Em relação aos procedimentos de expulsão ou deportação, a Comissão lembra que eles devem se organizar em torno a uma decisão individual, com especial atenção às necessidades de proteção internacional; e que a expulsão ou deportação coletiva é manifestamente contrária ao direito internacional e às garantias do devido processo quando as pessoas migrantes são privadas do direito de serem ouvidas, de se defenderem adequadamente e de impugnarem sua expulsão ou deportação. Também destaca o dever de garantir a suspensão da decisão de expulsão ou deportação enquanto o trâmite de algum recurso continue pendente. Em acréscimo, em sua Resolução 2/18 sobre Migração Forçada de Pessoas Venezuelanas, a Comissão ressaltou a necessidade de se respeitar o princípio e o direito à não devolução ao território venezuelano, seja através de procedimentos de deportação ou expulsão seja de qualquer outra ação das autoridades, de pessoas venezuelanas que estejam em risco de perseguição ou de outras graves violações aos seus direitos.

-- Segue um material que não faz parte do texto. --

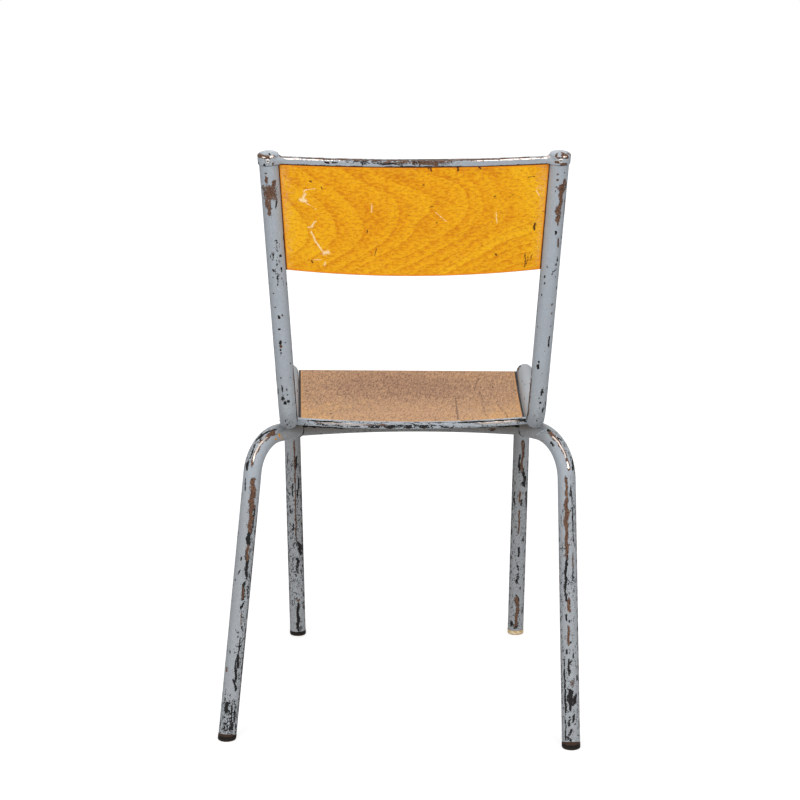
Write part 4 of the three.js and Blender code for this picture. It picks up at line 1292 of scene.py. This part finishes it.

Finalmente, em seu relatório Devido processo nos procedimentos para a determinação da condição de pessoa refugiada, e apátrida e a concessão de proteção complementar,a CIDH recomendou, entre outras coisas, garantir o acesso aos territórios e aos procedimentos de proteção de maneira eficaz, assim como adotar medidas para adaptar as estruturas e instituições já existentes, dotando-as de capacidades para processar e decidir, de maneira adequada e com respeito ao devido processo, a situação dos fluxos massivos de pessoas solicitantes de asilo, refúgio e outras formas de proteção humanitária no contexto dos atuais movimentos migratórios mistos na região.

A CIDH é um órgão principal e autônomo da Organização dos Estados Americanos (OEA), cujo mandato surge a partir da Carta da OEA e da Convenção Americana sobre Direitos Humanos. A Comissão Interamericana tem como mandato promover a observância e defesa dos direitos humanos na região e atua como órgão consultivo da OEA na temática. A CIDH é composta por sete membros independentes, que são eleitos pela Assembleia Geral da OEA a título pessoal, sem representarem seus países de origem ou de residência.